- DATASET RECORDS
______________________________

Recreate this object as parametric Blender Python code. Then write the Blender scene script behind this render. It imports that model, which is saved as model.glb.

______________________________

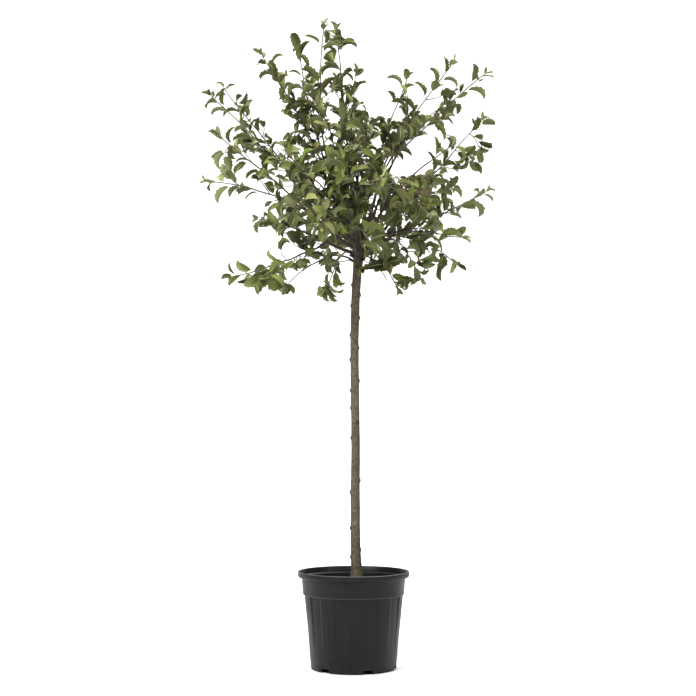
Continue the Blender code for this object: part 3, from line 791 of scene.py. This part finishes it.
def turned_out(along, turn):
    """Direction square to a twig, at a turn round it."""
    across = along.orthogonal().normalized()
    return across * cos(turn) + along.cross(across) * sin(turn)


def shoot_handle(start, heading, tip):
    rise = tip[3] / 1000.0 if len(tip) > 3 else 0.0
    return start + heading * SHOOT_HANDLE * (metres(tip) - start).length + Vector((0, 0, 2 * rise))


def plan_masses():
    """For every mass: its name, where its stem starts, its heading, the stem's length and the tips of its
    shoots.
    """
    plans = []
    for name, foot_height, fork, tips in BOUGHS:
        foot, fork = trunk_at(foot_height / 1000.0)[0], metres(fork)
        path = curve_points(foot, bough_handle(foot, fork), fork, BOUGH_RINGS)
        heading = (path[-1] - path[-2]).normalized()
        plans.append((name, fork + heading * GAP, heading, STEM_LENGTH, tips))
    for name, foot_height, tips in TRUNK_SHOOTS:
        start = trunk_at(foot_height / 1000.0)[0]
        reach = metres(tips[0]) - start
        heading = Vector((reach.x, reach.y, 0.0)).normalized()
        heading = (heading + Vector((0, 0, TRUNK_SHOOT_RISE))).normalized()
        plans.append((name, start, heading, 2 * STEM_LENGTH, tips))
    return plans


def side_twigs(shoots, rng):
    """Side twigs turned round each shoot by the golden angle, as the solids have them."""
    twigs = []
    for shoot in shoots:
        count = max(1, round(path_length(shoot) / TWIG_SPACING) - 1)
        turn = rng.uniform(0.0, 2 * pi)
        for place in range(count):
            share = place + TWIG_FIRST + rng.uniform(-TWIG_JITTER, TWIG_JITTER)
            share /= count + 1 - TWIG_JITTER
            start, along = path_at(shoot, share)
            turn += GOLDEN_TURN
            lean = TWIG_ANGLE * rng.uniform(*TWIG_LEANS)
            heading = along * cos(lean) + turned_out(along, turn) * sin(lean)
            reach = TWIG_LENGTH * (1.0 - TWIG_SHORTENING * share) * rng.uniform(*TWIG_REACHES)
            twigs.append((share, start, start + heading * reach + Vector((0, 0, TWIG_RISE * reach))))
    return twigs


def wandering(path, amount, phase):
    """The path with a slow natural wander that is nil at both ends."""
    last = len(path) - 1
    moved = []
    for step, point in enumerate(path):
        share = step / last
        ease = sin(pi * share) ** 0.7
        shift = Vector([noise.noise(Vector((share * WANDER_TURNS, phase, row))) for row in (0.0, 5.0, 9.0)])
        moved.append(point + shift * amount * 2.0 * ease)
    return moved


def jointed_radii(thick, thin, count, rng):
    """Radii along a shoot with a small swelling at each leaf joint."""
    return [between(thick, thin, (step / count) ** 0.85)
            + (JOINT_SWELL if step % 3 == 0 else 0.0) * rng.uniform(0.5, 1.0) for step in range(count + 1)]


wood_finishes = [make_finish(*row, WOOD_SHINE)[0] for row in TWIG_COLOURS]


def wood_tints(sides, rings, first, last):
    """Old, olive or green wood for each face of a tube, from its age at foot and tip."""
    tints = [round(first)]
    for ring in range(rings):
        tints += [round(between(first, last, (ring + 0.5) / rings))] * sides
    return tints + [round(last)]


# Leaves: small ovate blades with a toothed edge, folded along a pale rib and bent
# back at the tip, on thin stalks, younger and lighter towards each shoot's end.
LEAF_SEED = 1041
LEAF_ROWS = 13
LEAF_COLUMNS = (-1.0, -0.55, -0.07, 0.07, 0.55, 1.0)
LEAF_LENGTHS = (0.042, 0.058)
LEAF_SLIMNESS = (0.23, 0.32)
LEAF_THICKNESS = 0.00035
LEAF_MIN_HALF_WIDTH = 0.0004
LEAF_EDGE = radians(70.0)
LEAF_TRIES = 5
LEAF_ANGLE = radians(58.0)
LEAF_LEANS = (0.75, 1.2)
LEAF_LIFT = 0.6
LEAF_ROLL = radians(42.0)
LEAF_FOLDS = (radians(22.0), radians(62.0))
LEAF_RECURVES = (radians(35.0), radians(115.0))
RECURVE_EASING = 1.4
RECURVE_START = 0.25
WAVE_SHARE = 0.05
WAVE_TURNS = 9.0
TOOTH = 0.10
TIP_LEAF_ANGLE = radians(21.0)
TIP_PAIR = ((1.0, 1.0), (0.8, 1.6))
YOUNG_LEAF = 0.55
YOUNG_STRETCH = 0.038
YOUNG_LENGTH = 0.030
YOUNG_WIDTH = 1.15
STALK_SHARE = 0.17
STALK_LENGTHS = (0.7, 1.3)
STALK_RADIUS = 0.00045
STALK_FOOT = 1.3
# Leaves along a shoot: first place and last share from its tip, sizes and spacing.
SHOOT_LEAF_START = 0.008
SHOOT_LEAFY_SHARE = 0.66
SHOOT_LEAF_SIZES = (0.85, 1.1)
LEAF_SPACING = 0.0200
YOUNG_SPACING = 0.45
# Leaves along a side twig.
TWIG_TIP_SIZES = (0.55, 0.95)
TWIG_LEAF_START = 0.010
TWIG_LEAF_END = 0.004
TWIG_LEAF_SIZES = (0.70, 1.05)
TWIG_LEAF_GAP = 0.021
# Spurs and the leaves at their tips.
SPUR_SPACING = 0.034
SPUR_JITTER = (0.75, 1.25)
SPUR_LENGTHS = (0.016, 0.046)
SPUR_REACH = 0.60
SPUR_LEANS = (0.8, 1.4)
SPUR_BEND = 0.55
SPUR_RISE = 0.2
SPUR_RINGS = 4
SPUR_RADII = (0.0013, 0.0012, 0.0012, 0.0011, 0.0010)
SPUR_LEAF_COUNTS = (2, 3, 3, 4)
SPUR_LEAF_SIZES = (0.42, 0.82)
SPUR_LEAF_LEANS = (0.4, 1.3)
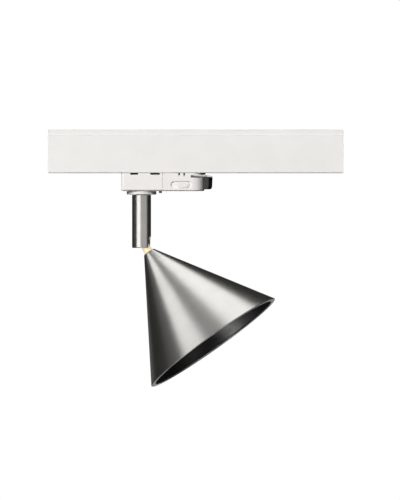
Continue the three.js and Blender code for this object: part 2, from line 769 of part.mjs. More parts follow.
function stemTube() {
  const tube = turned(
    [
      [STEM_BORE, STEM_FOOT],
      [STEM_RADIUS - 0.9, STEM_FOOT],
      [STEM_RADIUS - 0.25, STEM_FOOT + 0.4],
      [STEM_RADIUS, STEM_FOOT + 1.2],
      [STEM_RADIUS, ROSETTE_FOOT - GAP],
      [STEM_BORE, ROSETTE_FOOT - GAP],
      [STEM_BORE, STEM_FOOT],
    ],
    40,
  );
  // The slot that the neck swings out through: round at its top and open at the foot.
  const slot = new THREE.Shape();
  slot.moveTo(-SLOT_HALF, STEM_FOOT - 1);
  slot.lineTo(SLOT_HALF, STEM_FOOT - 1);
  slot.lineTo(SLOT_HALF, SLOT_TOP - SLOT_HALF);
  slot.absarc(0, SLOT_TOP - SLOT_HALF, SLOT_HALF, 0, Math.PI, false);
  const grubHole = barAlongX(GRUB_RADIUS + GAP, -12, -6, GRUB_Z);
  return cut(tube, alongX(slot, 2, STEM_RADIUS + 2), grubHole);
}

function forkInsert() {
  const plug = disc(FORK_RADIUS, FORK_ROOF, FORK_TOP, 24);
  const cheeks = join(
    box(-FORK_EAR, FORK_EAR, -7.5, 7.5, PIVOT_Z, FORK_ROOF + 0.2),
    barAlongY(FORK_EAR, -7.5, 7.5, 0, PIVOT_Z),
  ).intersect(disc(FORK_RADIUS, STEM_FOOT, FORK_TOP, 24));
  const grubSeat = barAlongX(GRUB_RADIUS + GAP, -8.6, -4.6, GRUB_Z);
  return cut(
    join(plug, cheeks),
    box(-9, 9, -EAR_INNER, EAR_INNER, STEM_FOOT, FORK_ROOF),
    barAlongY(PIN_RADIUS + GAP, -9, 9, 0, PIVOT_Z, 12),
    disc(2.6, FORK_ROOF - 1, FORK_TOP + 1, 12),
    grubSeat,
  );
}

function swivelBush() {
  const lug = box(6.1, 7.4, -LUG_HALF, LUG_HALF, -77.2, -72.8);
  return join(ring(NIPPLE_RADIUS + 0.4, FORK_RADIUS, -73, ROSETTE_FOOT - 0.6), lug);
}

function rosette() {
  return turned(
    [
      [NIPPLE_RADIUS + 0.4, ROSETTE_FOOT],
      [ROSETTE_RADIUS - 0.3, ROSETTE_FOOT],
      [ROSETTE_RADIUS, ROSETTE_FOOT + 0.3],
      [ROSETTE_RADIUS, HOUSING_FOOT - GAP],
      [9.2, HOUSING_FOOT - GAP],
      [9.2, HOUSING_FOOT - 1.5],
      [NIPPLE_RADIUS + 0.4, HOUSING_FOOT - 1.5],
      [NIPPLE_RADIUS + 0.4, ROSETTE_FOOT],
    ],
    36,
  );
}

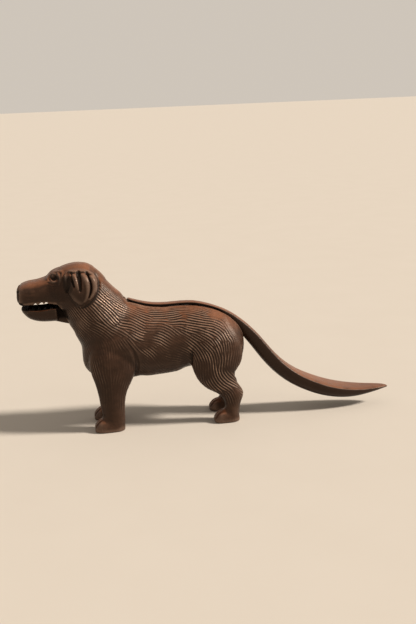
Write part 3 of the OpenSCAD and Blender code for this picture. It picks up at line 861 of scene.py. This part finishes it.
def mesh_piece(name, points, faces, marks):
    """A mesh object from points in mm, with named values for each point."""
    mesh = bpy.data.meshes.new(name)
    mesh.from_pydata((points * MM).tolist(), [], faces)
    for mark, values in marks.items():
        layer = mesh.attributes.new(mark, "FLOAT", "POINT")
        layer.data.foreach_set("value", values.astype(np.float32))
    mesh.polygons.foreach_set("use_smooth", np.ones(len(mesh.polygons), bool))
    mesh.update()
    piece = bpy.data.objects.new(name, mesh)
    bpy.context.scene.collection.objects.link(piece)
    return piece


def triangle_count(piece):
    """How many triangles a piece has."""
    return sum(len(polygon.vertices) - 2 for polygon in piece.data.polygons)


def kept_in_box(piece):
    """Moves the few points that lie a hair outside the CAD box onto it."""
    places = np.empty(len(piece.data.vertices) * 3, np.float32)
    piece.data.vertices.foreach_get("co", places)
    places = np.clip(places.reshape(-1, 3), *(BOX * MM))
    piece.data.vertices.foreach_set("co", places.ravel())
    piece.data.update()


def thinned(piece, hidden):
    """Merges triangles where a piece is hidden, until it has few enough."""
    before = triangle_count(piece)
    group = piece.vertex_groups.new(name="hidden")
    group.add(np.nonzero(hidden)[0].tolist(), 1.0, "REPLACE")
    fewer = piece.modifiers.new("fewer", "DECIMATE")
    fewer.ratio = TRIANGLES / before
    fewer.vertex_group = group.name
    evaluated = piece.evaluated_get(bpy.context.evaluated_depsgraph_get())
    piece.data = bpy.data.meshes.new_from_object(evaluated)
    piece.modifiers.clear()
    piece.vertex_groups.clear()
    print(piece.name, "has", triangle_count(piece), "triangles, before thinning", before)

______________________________

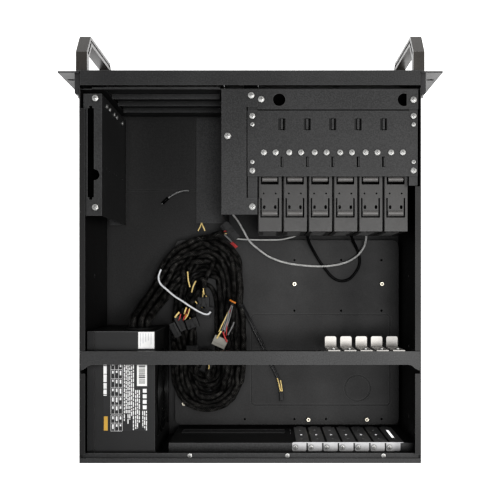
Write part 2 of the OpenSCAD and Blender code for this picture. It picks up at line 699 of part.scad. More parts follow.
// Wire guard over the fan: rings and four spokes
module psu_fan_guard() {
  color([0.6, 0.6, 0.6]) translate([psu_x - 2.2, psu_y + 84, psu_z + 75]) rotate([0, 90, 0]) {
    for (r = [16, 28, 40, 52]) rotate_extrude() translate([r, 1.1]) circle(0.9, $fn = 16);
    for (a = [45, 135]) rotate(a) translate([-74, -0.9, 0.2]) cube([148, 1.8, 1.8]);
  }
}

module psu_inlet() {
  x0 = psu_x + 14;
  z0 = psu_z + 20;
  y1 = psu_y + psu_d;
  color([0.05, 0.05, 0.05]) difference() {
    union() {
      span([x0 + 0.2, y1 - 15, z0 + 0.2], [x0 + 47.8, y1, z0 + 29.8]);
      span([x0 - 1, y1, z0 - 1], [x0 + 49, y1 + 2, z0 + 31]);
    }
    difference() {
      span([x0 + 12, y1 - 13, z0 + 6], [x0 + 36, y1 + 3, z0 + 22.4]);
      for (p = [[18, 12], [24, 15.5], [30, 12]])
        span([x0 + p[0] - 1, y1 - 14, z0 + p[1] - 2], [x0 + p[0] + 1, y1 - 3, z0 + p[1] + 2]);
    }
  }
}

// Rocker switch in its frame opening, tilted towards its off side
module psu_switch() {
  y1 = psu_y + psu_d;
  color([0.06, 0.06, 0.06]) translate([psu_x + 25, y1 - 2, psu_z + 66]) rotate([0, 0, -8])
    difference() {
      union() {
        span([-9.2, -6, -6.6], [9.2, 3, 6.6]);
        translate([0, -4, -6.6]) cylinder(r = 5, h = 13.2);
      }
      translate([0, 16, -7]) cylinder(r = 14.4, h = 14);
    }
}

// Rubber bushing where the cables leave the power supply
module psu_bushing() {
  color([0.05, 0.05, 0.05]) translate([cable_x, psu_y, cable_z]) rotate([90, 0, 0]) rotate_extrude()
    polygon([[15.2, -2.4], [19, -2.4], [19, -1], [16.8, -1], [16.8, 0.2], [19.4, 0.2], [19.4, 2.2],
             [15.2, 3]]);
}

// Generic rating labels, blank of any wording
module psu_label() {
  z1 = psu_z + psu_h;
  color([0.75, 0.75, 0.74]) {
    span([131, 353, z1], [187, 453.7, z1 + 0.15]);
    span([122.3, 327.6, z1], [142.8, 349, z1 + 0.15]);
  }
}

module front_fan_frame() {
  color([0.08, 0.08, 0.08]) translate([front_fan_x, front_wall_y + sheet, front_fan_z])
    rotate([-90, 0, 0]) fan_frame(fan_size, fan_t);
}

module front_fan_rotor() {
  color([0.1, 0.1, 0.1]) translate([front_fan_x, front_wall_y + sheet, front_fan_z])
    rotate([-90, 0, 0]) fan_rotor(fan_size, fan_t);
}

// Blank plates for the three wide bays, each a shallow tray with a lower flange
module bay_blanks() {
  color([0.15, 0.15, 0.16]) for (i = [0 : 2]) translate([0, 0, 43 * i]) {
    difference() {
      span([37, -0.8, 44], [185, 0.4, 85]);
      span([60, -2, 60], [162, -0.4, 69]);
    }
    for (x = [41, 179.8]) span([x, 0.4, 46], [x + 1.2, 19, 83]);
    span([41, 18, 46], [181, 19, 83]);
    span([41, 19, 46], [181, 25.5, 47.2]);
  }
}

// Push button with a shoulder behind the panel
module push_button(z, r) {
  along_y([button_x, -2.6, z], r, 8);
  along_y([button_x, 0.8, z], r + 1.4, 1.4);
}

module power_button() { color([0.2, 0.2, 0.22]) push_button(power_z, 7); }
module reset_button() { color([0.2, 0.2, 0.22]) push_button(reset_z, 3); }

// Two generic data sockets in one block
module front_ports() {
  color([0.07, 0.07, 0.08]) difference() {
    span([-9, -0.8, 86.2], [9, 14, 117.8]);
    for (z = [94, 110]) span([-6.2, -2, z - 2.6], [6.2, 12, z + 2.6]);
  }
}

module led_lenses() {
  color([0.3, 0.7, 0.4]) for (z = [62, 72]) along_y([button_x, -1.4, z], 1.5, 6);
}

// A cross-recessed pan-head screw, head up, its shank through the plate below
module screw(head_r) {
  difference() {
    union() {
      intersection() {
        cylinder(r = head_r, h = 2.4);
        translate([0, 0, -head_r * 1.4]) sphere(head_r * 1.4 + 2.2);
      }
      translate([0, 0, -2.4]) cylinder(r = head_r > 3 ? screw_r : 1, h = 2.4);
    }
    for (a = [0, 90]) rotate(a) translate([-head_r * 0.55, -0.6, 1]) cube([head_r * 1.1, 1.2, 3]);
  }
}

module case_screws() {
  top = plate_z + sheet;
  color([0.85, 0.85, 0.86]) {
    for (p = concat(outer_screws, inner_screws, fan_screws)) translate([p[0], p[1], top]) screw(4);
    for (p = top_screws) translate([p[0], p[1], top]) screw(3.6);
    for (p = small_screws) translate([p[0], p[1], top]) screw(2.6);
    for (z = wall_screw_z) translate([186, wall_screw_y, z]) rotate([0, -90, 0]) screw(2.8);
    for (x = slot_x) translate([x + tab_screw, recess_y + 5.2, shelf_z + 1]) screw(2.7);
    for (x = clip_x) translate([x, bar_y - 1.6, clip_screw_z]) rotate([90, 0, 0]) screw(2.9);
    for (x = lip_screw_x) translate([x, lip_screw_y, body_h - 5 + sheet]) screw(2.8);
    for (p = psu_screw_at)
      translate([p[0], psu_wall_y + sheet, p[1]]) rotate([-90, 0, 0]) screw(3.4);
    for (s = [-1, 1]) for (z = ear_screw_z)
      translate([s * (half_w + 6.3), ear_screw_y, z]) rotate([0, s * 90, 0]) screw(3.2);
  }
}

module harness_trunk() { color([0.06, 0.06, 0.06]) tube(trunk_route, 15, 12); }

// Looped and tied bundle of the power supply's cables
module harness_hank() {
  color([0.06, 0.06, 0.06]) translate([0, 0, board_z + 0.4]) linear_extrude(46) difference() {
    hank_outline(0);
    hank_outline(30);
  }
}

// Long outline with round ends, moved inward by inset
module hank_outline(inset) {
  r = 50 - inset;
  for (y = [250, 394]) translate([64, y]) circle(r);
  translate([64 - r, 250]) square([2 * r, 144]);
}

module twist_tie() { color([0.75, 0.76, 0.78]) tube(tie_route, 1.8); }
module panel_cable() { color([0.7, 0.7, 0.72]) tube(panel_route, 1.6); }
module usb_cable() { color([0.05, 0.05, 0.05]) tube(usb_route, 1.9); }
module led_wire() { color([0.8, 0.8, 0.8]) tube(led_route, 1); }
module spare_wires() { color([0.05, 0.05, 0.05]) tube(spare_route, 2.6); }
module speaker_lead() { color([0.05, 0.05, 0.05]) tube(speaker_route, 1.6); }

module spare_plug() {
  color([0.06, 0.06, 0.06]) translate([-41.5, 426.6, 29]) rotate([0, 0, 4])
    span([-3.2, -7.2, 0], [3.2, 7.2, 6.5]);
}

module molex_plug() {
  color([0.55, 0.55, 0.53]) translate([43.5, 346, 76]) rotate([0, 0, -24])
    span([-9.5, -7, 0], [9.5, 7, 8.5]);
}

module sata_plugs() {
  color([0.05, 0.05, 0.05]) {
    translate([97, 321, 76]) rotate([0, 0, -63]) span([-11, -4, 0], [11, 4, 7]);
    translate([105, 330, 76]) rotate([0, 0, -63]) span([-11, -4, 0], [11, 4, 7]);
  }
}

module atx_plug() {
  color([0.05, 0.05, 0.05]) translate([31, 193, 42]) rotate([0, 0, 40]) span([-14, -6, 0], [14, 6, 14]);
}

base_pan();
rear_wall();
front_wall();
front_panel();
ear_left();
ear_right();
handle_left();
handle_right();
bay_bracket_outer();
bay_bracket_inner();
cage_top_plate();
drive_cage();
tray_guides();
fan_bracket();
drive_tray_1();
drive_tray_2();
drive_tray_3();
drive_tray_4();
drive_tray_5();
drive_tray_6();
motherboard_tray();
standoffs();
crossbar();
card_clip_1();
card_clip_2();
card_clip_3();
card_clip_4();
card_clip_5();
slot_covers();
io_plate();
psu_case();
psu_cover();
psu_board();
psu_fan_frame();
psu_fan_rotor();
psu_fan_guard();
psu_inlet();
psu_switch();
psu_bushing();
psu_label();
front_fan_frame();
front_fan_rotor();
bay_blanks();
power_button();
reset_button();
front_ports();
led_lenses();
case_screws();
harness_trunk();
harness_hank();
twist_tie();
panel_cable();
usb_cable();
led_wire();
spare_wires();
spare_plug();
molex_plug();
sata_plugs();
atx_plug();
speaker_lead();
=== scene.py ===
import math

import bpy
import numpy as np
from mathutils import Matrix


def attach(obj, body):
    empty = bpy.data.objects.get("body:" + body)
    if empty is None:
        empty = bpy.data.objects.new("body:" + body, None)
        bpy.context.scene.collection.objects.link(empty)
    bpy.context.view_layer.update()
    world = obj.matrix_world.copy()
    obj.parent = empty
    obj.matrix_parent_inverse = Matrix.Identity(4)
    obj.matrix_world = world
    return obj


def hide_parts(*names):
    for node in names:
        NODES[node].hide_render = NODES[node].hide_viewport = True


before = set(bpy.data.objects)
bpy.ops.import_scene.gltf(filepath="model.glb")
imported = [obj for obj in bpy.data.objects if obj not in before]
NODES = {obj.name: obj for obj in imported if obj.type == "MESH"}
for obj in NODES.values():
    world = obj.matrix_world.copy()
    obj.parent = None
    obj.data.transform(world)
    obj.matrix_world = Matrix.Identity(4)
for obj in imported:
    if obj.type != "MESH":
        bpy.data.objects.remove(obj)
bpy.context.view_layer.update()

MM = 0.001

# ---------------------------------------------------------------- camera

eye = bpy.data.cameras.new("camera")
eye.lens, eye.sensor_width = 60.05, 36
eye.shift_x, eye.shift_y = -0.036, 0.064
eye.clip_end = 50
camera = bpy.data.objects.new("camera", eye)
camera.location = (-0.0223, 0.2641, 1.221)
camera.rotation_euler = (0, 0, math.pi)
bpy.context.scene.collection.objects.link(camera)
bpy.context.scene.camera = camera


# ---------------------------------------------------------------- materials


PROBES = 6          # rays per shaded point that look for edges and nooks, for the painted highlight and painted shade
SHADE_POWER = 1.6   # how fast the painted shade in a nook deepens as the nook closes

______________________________

- TASK INSTRUCTIONS
Copy down every line of the entries containing the word "Continue".

- RESULT
Continue the Blender code for this object: part 3, from line 791 of scene.py. This part finishes it.
Continue the three.js and Blender code for this object: part 2, from line 769 of part.mjs. More parts follow.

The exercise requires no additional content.